New owners struggle to upgrade old bowling center

One day Mike and Kristine Caouette plan to open an entertainment complex in Reno where anyone from age 2 to 80 can find something fun to do.

But for now, Mike, 38, and his 34-year old wife face the daunting task of restoring respectability and a strong customer base at a decades-old bowling center.

The Massachusetts transplants are the new owners of Sunset Lanes, formerly Greenbrae Lanes, at the corners of Greenbrae and Pyramid.

In Massachusetts the Caouettes created the idea of a family fun center and lined up private investors for the $4.5 million project.

However, the small Massachusetts town in which they lived stonewalled the development. Mike had family in Henderson, and he stumbled across the 24-lane Greenbrae Lanes while searching Nevada for a bowling center to purchase.

"We didn't pay a lot for the place. The price had significantly gone down," Caouette says, although he doesn't disclose the price.

The Caouette's purchased the center from David Atkins using their own money and the help of a silent family partner.

"We were trying to get Small Business Administration lending, but the SBA wouldn't even touch it especially because it doesn't involve any real estate," Caouette says. "They felt there wasn't enough equity in the equipment to cover themselves."

And whatever cash the couple saved in the low purchase price was lost in costly repairs. The 40-year-old air conditioning, for instance, broke down three times in the six weeks since they took over.

Caouette estimates he's spent roughly $40,000 on repairs, including $7,000 on re-screening the lanes with a layer of urethane and leasing a new oil machine. The one he purchased with the place was shot.

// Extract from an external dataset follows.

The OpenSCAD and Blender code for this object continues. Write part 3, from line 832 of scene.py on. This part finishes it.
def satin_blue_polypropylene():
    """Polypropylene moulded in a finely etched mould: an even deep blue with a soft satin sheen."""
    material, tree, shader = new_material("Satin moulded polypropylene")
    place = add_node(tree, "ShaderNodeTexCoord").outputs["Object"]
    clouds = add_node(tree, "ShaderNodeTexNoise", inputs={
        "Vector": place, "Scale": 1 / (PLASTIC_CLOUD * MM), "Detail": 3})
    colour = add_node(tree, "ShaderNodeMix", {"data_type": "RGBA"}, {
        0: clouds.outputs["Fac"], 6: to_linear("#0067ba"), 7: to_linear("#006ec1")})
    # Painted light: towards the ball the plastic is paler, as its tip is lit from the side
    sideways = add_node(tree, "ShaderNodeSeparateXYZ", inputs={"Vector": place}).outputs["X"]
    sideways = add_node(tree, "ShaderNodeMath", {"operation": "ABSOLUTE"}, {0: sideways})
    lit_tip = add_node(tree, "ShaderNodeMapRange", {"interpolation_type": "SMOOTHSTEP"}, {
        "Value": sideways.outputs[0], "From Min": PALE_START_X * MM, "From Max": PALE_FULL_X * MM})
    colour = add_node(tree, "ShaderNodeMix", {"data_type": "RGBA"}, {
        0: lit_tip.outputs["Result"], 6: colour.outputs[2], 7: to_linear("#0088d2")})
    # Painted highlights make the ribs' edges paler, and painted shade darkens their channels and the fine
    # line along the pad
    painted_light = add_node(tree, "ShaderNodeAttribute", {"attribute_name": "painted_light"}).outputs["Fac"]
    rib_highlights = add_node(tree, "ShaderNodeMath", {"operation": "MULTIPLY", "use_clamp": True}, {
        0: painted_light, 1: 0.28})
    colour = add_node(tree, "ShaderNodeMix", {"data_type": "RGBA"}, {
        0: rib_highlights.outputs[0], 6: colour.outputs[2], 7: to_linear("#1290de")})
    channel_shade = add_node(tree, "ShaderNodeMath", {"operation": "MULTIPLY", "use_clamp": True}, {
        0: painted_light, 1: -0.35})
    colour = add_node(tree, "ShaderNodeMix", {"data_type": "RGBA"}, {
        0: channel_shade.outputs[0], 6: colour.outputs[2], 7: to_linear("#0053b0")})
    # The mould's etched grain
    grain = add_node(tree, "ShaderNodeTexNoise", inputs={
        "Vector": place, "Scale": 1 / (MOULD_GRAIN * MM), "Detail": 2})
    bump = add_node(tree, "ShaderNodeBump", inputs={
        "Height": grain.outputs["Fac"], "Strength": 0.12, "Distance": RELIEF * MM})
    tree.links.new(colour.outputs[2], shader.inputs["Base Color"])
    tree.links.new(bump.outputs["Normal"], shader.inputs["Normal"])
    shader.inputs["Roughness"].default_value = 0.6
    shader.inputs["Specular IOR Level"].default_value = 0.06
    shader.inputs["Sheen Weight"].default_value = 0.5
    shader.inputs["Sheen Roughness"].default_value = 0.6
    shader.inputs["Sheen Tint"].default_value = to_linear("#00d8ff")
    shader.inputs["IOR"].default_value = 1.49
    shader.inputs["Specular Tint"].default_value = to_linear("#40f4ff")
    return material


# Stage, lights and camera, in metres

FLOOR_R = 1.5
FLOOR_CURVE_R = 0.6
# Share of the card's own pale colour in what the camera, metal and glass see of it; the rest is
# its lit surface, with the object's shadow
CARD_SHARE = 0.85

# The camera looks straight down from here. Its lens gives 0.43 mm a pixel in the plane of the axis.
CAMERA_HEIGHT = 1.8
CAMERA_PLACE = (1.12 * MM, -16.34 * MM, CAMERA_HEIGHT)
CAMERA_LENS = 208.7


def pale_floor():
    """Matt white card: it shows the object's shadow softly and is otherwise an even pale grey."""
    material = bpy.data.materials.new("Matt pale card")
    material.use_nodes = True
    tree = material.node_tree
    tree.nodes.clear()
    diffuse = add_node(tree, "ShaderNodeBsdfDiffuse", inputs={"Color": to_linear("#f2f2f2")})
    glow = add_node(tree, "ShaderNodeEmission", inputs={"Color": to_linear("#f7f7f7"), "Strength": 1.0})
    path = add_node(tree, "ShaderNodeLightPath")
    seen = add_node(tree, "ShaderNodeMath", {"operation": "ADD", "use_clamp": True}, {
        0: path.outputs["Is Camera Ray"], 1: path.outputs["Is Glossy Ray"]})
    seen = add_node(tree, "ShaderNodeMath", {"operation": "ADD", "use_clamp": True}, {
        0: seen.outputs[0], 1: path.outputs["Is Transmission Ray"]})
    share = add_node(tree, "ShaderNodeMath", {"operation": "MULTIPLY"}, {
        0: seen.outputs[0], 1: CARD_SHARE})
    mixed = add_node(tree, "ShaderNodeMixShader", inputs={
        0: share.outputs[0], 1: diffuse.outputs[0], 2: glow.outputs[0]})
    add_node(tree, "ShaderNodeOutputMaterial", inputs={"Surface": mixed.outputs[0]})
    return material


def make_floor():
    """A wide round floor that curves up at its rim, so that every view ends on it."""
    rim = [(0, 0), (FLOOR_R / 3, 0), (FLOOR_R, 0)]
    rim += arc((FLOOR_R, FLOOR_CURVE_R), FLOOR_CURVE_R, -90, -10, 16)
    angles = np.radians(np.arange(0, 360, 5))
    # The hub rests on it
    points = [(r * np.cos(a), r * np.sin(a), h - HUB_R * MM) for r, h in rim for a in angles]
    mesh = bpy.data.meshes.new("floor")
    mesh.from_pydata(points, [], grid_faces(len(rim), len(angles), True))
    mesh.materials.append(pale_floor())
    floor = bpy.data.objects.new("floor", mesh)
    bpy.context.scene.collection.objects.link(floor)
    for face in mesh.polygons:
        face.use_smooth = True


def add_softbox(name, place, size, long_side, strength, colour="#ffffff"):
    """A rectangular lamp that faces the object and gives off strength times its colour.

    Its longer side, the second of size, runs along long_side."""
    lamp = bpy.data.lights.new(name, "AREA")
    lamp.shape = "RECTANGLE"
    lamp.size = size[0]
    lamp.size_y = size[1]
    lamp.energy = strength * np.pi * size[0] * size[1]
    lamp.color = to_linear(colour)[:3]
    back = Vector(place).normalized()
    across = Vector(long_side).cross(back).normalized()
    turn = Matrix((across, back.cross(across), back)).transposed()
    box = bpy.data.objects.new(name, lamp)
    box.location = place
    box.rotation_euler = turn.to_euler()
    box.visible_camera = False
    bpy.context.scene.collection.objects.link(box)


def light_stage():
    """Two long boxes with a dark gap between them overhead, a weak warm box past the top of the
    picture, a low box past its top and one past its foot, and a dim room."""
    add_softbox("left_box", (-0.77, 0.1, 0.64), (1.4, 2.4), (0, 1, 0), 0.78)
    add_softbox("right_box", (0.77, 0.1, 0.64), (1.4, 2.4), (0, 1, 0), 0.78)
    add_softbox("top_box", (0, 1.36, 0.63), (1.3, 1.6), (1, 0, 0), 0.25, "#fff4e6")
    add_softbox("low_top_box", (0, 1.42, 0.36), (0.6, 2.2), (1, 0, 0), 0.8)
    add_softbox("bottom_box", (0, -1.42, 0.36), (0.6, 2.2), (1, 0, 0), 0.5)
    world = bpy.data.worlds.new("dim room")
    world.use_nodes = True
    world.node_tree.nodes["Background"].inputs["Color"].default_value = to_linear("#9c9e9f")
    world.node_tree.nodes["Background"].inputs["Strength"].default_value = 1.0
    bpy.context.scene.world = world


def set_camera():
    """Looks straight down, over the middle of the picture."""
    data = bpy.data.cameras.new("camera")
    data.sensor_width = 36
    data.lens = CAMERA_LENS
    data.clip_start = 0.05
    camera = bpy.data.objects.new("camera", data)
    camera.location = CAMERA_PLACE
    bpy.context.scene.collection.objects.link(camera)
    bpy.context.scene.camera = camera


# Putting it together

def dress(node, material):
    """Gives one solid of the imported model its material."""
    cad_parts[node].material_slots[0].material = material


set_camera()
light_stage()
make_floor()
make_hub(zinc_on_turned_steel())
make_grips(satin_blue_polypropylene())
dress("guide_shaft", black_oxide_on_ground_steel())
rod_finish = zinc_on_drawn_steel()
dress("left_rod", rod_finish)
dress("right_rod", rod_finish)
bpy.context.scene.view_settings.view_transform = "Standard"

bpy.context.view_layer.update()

He says the first weekend he moved to town, from Friday afternoon to Monday morning, he went home for only for an hour-long shower and worked close to 96 hours fixing the machines.

"I was literally covered from elbow to toe in grease," he says.

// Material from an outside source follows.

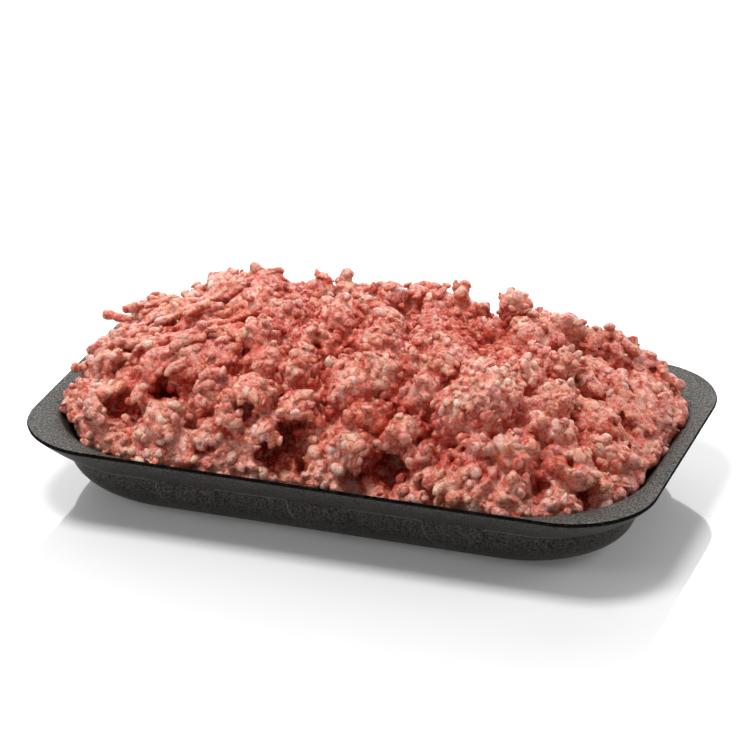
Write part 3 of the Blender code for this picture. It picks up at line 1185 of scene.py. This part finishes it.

The pin-setting machines, installed when the place was built in 1963, needed the most work. Caouette had a mechanic friend from Massachusetts visit for a week and spend 12-14 hours a day evaluating and fixing every pin-setter.

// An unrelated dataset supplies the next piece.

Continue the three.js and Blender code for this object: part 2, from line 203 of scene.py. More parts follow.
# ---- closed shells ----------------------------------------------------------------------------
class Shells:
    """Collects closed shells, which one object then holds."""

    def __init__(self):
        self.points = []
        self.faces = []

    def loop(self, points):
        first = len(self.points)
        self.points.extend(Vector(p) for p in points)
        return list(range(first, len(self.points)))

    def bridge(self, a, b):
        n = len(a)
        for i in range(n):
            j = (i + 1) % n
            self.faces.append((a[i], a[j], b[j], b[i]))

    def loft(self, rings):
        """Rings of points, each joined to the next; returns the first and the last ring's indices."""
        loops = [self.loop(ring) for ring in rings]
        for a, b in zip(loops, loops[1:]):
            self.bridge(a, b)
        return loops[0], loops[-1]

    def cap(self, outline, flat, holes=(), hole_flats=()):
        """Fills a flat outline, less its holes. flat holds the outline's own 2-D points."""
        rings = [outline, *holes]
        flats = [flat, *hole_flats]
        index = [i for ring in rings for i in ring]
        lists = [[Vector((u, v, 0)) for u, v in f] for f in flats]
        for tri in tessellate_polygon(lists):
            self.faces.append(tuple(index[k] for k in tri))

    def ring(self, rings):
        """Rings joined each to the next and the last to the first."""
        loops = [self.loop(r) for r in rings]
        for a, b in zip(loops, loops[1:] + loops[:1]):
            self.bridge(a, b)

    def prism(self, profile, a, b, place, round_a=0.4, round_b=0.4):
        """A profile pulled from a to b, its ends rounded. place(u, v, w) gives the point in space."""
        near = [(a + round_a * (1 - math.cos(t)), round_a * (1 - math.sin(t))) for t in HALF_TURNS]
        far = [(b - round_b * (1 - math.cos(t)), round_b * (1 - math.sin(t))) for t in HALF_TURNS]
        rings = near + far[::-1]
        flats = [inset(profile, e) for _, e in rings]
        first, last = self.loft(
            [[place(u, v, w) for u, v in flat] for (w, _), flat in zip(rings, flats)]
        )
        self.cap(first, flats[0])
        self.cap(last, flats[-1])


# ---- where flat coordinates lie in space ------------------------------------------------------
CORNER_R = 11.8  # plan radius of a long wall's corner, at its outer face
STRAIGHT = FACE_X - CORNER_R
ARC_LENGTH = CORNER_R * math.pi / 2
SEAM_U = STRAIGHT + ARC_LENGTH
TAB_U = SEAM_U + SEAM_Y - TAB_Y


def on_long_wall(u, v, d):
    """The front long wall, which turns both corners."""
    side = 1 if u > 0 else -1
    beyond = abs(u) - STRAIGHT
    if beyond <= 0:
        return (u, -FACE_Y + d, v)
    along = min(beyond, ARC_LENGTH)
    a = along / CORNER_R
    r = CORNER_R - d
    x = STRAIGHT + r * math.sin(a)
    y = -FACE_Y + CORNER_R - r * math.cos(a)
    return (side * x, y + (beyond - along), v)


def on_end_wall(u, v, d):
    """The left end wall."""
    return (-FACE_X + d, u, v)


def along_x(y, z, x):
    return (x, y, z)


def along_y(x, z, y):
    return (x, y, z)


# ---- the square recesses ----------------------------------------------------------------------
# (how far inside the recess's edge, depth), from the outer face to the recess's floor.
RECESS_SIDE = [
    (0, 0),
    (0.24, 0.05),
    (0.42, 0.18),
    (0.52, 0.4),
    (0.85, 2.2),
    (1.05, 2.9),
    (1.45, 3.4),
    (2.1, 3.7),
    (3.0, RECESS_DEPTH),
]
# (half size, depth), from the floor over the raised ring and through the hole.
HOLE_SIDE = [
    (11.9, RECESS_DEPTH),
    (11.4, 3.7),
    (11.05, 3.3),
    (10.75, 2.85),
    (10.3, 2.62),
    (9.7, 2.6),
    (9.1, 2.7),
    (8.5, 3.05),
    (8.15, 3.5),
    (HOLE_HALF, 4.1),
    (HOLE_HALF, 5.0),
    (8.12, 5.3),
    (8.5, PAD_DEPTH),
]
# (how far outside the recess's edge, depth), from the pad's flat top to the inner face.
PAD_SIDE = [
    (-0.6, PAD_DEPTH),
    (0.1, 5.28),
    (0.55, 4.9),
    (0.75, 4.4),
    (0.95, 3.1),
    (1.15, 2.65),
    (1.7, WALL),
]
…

"I have 24 kids," he says. "They just need a little TLC and a little discipline. They are workhorses, they have just been neglected for so long."

And because no permits were pulled for most of the remodel work done over past years, city inspectors are making the new owners bring the place up to code. Although they're tied up in litigation regarding representations of the property prior to its sale, the Caouettes are moving forward to give the place a new look and more importantly, a new start.

They will keep the large "Greenbrae Lanes" signage atop the building because Sparks codes limit new signage to marquees. But changes include:

* Circulating 8,000 free-game passes and 4,000 buy-one-get-one free drink vouchers at the Thursday Night Farmers Market with an employee dressed as a bowling pin.

* Re-branding the old Driftwood Lounge into Club Waves with a tropical theme.

* New paint schemes, carpet, tables and chairs.

* Expanding the snack bar back into a full-service cafe, a project that's temporarily stalled because of the estimated cost of $30,000 for a new hood and fire suppression system.

Caouette hopes the center will be home to roughly 700 league bowlers this year and more than 1,000 in the next year. But he really wants to build that all-inclusive family fun center.

"The whole goal is to spend quite a few years building this business up as much as possible, and then build the center I have dreamed of since I was a little kid," he says.